▶ **What you will do**: Each line below should be quoted exactly, please.

═══ Collected data ═══

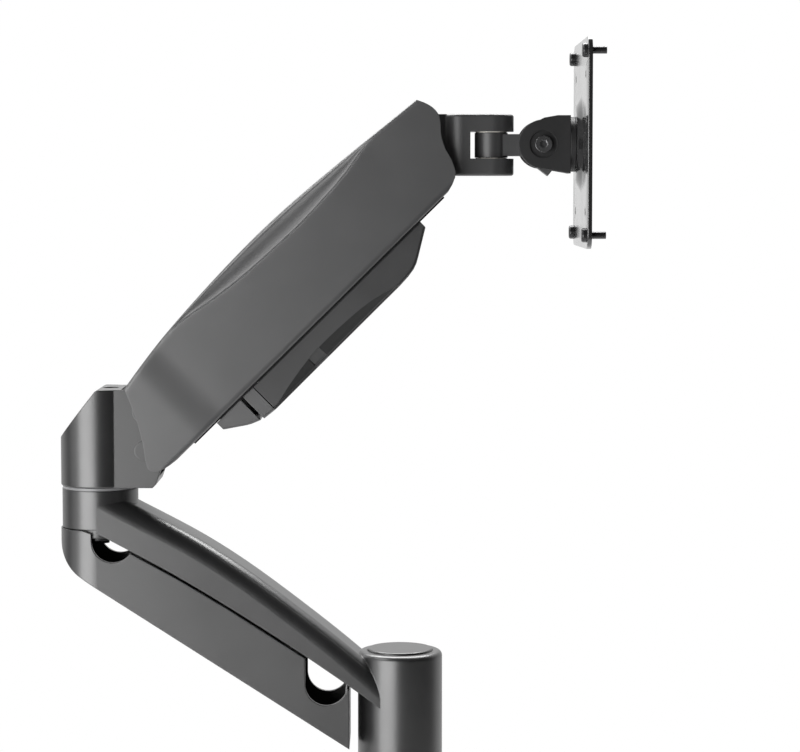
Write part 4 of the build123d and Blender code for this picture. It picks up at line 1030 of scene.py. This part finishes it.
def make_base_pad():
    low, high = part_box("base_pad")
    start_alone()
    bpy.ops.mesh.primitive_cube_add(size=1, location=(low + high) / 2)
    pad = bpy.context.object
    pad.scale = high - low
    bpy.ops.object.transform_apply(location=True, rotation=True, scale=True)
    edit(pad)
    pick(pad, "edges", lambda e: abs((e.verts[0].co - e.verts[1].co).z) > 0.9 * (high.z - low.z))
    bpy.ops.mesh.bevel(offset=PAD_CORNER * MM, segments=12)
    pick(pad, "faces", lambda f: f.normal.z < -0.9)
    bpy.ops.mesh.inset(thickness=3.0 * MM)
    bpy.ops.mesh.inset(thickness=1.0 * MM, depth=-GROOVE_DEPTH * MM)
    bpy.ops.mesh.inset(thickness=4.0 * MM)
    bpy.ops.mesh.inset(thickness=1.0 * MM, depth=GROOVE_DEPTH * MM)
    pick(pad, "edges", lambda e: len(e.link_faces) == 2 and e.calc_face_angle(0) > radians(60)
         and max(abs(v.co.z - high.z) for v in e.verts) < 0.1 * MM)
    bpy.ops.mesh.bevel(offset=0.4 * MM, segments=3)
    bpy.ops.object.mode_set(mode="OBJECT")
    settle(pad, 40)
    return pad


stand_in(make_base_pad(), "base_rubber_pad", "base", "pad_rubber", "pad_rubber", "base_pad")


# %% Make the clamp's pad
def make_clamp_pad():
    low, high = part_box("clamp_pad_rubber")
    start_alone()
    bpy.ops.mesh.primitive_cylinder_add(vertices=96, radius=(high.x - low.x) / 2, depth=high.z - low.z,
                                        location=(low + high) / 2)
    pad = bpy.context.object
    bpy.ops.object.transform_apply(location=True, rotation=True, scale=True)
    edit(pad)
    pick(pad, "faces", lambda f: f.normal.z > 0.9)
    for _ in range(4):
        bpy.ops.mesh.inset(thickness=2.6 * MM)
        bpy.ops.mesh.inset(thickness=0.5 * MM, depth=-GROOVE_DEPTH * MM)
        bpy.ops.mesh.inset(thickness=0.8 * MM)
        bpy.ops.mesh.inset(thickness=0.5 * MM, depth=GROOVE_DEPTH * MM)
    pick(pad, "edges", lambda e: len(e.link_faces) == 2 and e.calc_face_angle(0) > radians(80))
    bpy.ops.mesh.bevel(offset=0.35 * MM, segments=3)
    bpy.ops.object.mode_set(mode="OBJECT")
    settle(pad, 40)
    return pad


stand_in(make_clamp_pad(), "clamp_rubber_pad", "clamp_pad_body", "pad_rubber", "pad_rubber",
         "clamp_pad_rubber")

═══

▶ **Written response**:
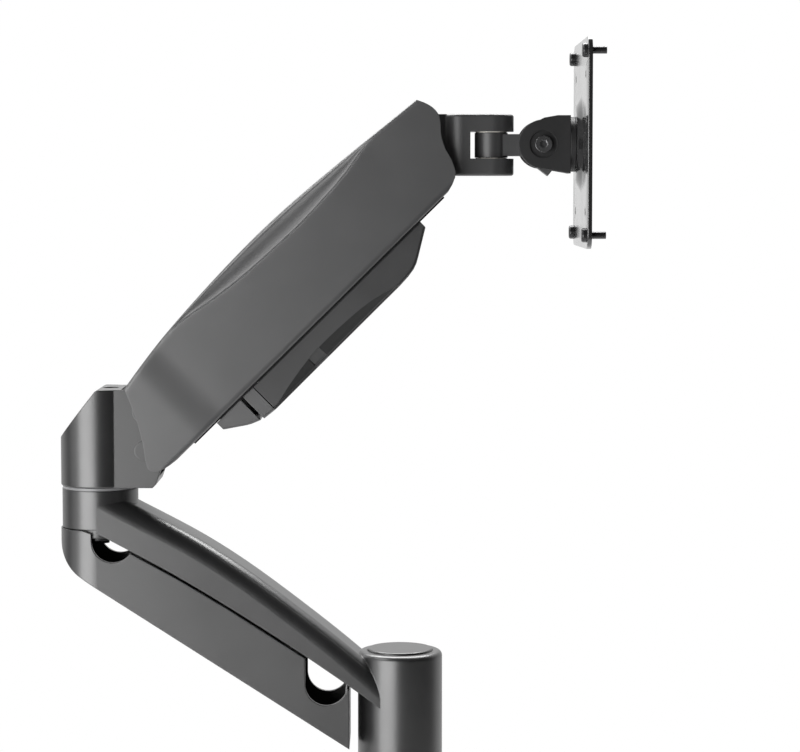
Write part 4 of the build123d and Blender code for this picture. It picks up at line 1030 of scene.py. This part finishes it.
def make_base_pad():
    low, high = part_box("base_pad")
    start_alone()
    bpy.ops.mesh.primitive_cube_add(size=1, location=(low + high) / 2)
    pad = bpy.context.object
    pad.scale = high - low
    bpy.ops.object.transform_apply(location=True, rotation=True, scale=True)
    edit(pad)
    pick(pad, "edges", lambda e: abs((e.verts[0].co - e.verts[1].co).z) > 0.9 * (high.z - low.z))
    bpy.ops.mesh.bevel(offset=PAD_CORNER * MM, segments=12)
    pick(pad, "faces", lambda f: f.normal.z < -0.9)
    bpy.ops.mesh.inset(thickness=3.0 * MM)
    bpy.ops.mesh.inset(thickness=1.0 * MM, depth=-GROOVE_DEPTH * MM)
    bpy.ops.mesh.inset(thickness=4.0 * MM)
    bpy.ops.mesh.inset(thickness=1.0 * MM, depth=GROOVE_DEPTH * MM)
    pick(pad, "edges", lambda e: len(e.link_faces) == 2 and e.calc_face_angle(0) > radians(60)
         and max(abs(v.co.z - high.z) for v in e.verts) < 0.1 * MM)
    bpy.ops.mesh.bevel(offset=0.4 * MM, segments=3)
    bpy.ops.object.mode_set(mode="OBJECT")
    settle(pad, 40)
    return pad


stand_in(make_base_pad(), "base_rubber_pad", "base", "pad_rubber", "pad_rubber", "base_pad")


# %% Make the clamp's pad
def make_clamp_pad():
    low, high = part_box("clamp_pad_rubber")
    start_alone()
    bpy.ops.mesh.primitive_cylinder_add(vertices=96, radius=(high.x - low.x) / 2, depth=high.z - low.z,
                                        location=(low + high) / 2)
    pad = bpy.context.object
    bpy.ops.object.transform_apply(location=True, rotation=True, scale=True)
    edit(pad)
    pick(pad, "faces", lambda f: f.normal.z > 0.9)
    for _ in range(4):
        bpy.ops.mesh.inset(thickness=2.6 * MM)
        bpy.ops.mesh.inset(thickness=0.5 * MM, depth=-GROOVE_DEPTH * MM)
        bpy.ops.mesh.inset(thickness=0.8 * MM)
        bpy.ops.mesh.inset(thickness=0.5 * MM, depth=GROOVE_DEPTH * MM)
    pick(pad, "edges", lambda e: len(e.link_faces) == 2 and e.calc_face_angle(0) > radians(80))
    bpy.ops.mesh.bevel(offset=0.35 * MM, segments=3)
    bpy.ops.object.mode_set(mode="OBJECT")
    settle(pad, 40)
    return pad


stand_in(make_clamp_pad(), "clamp_rubber_pad", "clamp_pad_body", "pad_rubber", "pad_rubber",
         "clamp_pad_rubber")